E-Law Admin/ März 29, 2017/ International private law from BRICS/ 0Kommentare

In order to give effect to the UNICITRAL Model Law on Arbitration and due to radical change in its economy as the result of the 1991 New Economic Policy (NEP) India enacted the 1996 Arbitration & Conciliation Act. This Act provides a pragmatic legal basis for resolution of commercial disputes outside the court procedures. It circumscribes the older laws and consolidates multiple legal norms dealing with arbitration. However, the experiences in application of this Act for the last 20 years suggest that it needs to be amended as it contains serious drawbacks primarily due to poor legal technique which necessitated excessive judicial interventions and judicial overreach having led to resentment among those willing to resort to alternative dispute resolution under this Act while keeping the seat of Arbitration in India.
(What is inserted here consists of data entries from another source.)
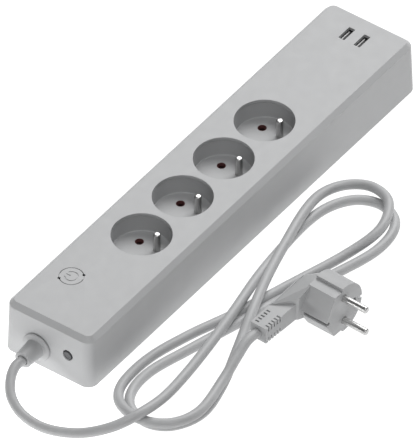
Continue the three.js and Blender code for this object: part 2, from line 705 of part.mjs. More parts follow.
function addRelief(strip) {
  piece(strip, 'strain_relief', strainRelief(), 'cord');
  piece(strip, 'cord_clamp', cordClamp(), 'dark', [CORD_END_X + CLAMP.inward, RELIEF_Y, 0]);
}

// ---- Cord ------------------------------------------------------------------------------
function cord() {
  const points = CORD_ROUTE.map(([x, y, z]) => new THREE.Vector3(x, y, z));
  const path = new THREE.CatmullRomCurve3(points, false, 'catmullrom', 0.5);
  return sweep(ring(CORD_DIAMETER / 2, CORD_SIDES), path, CORD_STEPS);
}

// ---- Plug ------------------------------------------------------------------------------
// In the plug's own frame the middle of its face is the origin, its pins point along -Y
// and its arm reaches to -X. Outlines below are drawn in X and Z, and stand along Y.
function alongY(shape, near, far, curveSegments = 6) {
  const geometry = slab(shape, -far, -near, curveSegments);
  return geometry.rotateX(Math.PI / 2);
}

// The barrel's outline: round on the side away from the arm, with a step at top and
// bottom down to flats on the arm's side.
function barrelOutline() {
  const stepX = -1.5;
  const angle = Math.acos(stepX / PLUG_RADIUS);
  const shape = new THREE.Shape();
  shape.absarc(0, 0, PLUG_RADIUS, -angle, angle);
  shape.lineTo(stepX, PLUG_FACET);
  shape.lineTo(-9.5, PLUG_FACET);
  shape.lineTo(-17.9, 0.4);
  shape.lineTo(-18.1, -3.4);
  shape.lineTo(-10.5, -PLUG_FACET);
  shape.lineTo(stepX, -PLUG_FACET);
  shape.closePath();
  return shape;
}

// The arm is level from its tip to the elbow. The elbow's top rises from there to the
// barrel's upper flat, while its underside stays nearly level as far as the barrel, and
// both fall away behind the barrel.
function arm() {
  const half = ARM_HEIGHT / 2;
  const front = ARM_BACK - ARM_WIDTH / 2;
  const back = ARM_BACK + ARM_WIDTH / 2;
  const behind = PLUG_BARREL - 1.5;
  const section = (x, top) => [[x, front, top], [x, back, top], [x, front, -half], [x, back, -half]];
  const start = section(ELBOW_START, half + 0.4);
  const top = [
    [-19.8, behind + 1.3, 11.3], [-9.5, behind, PLUG_FACET - 0.2], [6, behind, PLUG_FACET - 1],
    [15, behind, 10], [14, back - 10, 8], [8, back - 4, half - 0.3], [1.3, back - 0.4, half + 1.7],
  ];
  const bottom = [
    [-21.5, behind + 1.5, -half - 0.5], [-9.5, behind, -10], [6, behind, 1 - PLUG_FACET],
    [15, behind, -10], [14, back - 10, -8], [8, back - 4, 0.3 - half], [1.3, back - 0.4, -half - 0.7],
  ];
  const { hull } = wasm.Manifold;
  return hull([...section(-ARM_REACH, half - 0.1), ...start]).add(hull([...start, ...top, ...bottom]));
}

function slotBox(x, [near, far], [low, high]) {
  const slot = new THREE.BoxGeometry(GRIP_LENGTH, far - near, high - low);
  return slot.translate(x, (near + far) / 2, (low + high) / 2);
}

function gripCuts() {
  const half = ARM_HEIGHT / 2;
  const front = ARM_BACK - ARM_WIDTH / 2;
  const far = ARM_BACK + ARM_WIDTH / 2 - FACE_SLOT.from;
  const cuts = [];
  for (let i = 0; i < GRIP_SLOTS; i += 1) {
    const x = -ARM_REACH + GRIP_PITCH + i * GRIP_PITCH;
    for (const side of [-1, 1]) {
      const span = (low, high) => (side > 0 ? [low, high] : [-high, -low]);
      cuts.push(slotBox(x, [front - 1, front + EDGE_SLOT.inward], span(half - EDGE_SLOT.down, half + 1)));
      cuts.push(slotBox(x, [far - FACE_SLOT.across, far], span(half - FACE_SLOT.depth, half + 1)));
    }
  }
  return cuts;
}

function plugBody() {
  const barrel = solid(alongY(barrelOutline(), 0, PLUG_BARREL));
  const sockets = [
    rodAlongY(EARTH_SOCKET_RADIUS, -1, 16).translate(EARTH_OFFSET, 0, 0),
    rodAlongY(PIN_RADIUS + GAP, -1, 4).translate(0, 0, PIN_SPACING / 2),
    rodAlongY(PIN_RADIUS + GAP, -1, 4).translate(0, 0, -PIN_SPACING / 2),
  ];
  const grooves = [-1, 1].map((side) => {
    const groove = new THREE.BoxGeometry(2 * CLIP_DEPTH, 2 * CLIP_LENGTH + 4, CLIP_WIDTH + 2 * GAP);
    return groove.translate(side * PLUG_RADIUS, 0, -CLIP_DROP);
  });
  return cut(barrel.add(arm()), ...sockets, ...grooves, ...gripCuts());
}

function rodAlongY(radius, near, far) {
  return rod(radius, -far, -near, SMALL).rotateX(Math.PI / 2);
}

function plugPin() {
  const seat = 4 - GAP;
  const round = 1.6;
  const profile = [
    [0, -seat], [PIN_RADIUS, -seat], [PIN_RADIUS, PLUG_PIN_LENGTH - round],
    [0.75 * PIN_RADIUS, PLUG_PIN_LENGTH - 0.5], [0, PLUG_PIN_LENGTH],
  ];
  return turned(profile, SMALL).rotateX(Math.PI / 2);
}

function earthClip(side) {
  const floor = PLUG_RADIUS - CLIP_DEPTH;
  const clip = new THREE.BoxGeometry(CLIP_THICKNESS, CLIP_LENGTH, CLIP_WIDTH);
  return clip.translate(side * (floor + GAP + CLIP_THICKNESS / 2), CLIP_LENGTH / 2 + 1, -CLIP_DROP);
}

function earthSocket() {
  const outer = EARTH_SOCKET_RADIUS - GAP;
  const profile = [[0, -15], [outer, -15], [outer, -2], [outer - 0.5, -2], [outer - 0.5, -14], [0, -14]];
  return turned(profile, SMALL).rotateX(Math.PI / 2);
}

function addPlug(root) {
  const plug = new THREE.Group();
  plug.position.set(PLUG_FACE.x, PLUG_FACE.y, PLUG_RADIUS);
  plug.rotation.z = THREE.MathUtils.degToRad(PLUG_FACE.turn);
  root.add(plug);
  piece(plug, 'plug_body', plugBody(), 'cord');
  piece(plug, 'plug_pin_1', plugPin(), 'nickel', [0, 0, PIN_SPACING / 2]);
  piece(plug, 'plug_pin_2', plugPin(), 'nickel', [0, 0, -PIN_SPACING / 2]);
  piece(plug, 'plug_earth_clip_1', earthClip(-1), 'nickel');
  piece(plug, 'plug_earth_clip_2', earthClip(1), 'nickel');
  piece(plug, 'plug_earth_socket', earthSocket(), 'dark', [EARTH_OFFSET, 0, 0]);
}

// ---- The whole object ------------------------------------------------------------------
const powerStrip = new THREE.Group();
const strip = new THREE.Group();
strip.position.z = FOOT_LIFT;
powerStrip.add(strip);
addHousing(strip);
addSockets(strip);
addButton(strip);
addElectronics(strip);
addUsb(strip);
addBreaker(strip);
addRelief(strip);
piece(powerStrip, 'cord', cord(), 'cord');
addPlug(powerStrip);

export default powerStrip;
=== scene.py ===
import math

import bmesh
import bpy
from mathutils import Matrix, Vector


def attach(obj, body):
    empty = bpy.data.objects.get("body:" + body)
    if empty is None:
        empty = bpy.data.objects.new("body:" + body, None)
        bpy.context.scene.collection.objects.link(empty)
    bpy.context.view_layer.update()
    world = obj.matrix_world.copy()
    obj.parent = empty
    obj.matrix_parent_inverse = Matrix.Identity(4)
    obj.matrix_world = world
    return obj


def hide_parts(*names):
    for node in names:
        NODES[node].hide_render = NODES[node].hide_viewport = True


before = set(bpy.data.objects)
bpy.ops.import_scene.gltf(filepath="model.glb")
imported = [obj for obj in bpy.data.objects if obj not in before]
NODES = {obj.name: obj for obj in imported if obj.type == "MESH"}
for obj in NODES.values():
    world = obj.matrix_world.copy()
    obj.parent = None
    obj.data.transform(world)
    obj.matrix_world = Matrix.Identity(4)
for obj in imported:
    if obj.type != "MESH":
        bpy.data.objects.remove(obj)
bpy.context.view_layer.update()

# Lengths are in millimetres until a mesh is made, as in the CAD source.
MM = 0.001
LIFT = 1.0  # the feet hold the housing this far off the floor

# ---- Camera ----------------------------------------------------------------------------
TOWARDS_CAMERA = Vector((-0.5959, -0.4338, 0.6758))
AIM = Vector((-0.0039, 0.0005, 0.0010))
LENS = 1640  # so long that the view is nearly parallel
SENSOR_WIDTH = 36
VIEW_WIDTH = 0.28387  # in metres, at the object


def add_camera():
    data = bpy.data.cameras.new("camera")
    data.lens = LENS
    data.sensor_width = SENSOR_WIDTH
    data.clip_start = 1
    data.clip_end = 40
    camera = bpy.data.objects.new("camera", data)
    distance = VIEW_WIDTH * LENS / SENSOR_WIDTH
    camera.location = AIM + distance * TOWARDS_CAMERA.normalized()
    camera.rotation_euler = TOWARDS_CAMERA.to_track_quat("Z", "Y").to_euler()
    bpy.context.collection.objects.link(camera)
    bpy.context.scene.camera = camera


# ---- Mesh tools ------------------------------------------------------------------------
def make_object(name, vertices, faces):
    mesh = bpy.data.meshes.new(name)
    mesh.from_pydata([Vector(v) * MM for v in vertices], [], faces)
    mesh.update()
    piece = bpy.data.objects.new(name, mesh)
    bpy.context.collection.objects.link(piece)
    return piece


def loft(name, loops, ring=False):
    """A skin through loops of equally many points, with flat ends, or a ring that joins up with itself."""
    count = len(loops[0])
    vertices = [point for loop in loops for point in loop]
    faces = []
    for row in range(len(loops) if ring else len(loops) - 1):
        a, b = row * count, (row + 1) % len(loops) * count
        for i in range(count):
            j = (i + 1) % count
            faces.append((a + i, a + j, b + j, b + i))
    if not ring:
        faces.append(tuple(reversed(range(count))))
        faces.append(tuple(range(len(vertices) - count, len(vertices))))
    piece = make_object(name, vertices, faces)
    outward(piece)
    return piece


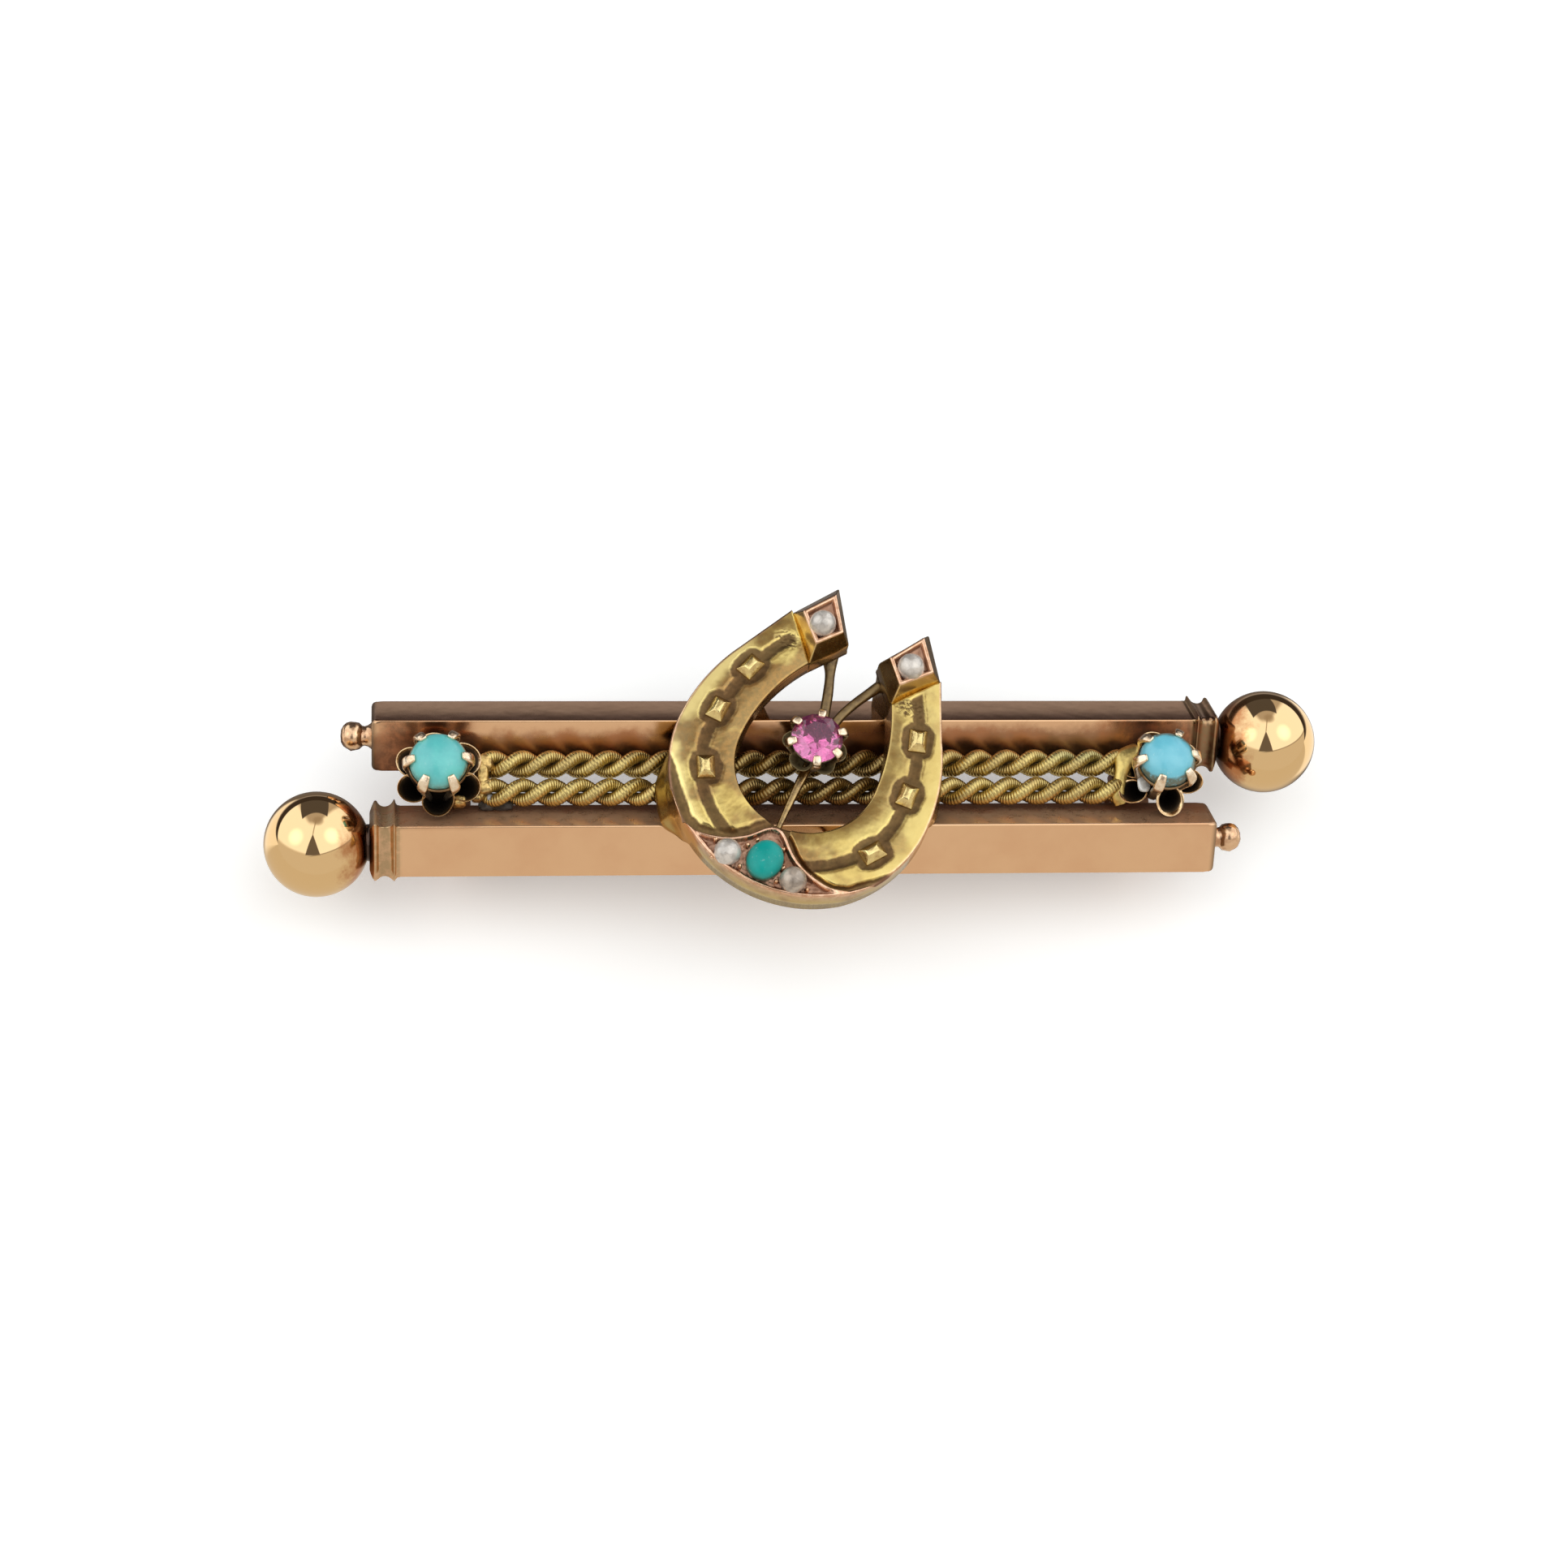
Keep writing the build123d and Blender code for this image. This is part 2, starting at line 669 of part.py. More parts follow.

Several attempts were made by the successive governments aiming at amending the 1996 Act. Yet all those attempts failed. Finally the present Union Government under the leadership of the Prime Minister Mr. Narendra Modi was able to bring in sweeping changes in existing arbitration law. These changes were carried out with the commitment of the Government in doing business in India through the Ordinance route and proper legislative procedures which finally led to the amendments having come into force on January 1, 2016. This paper attempts to analyse the key changes brought through the 2015 Amendment Act and their impact on the application of arbitration law in India. Moreover, the authors overview the prospects of India to acquire the preferred position in International Commercial Arbitration in the future as envisioned by the present Modi Government.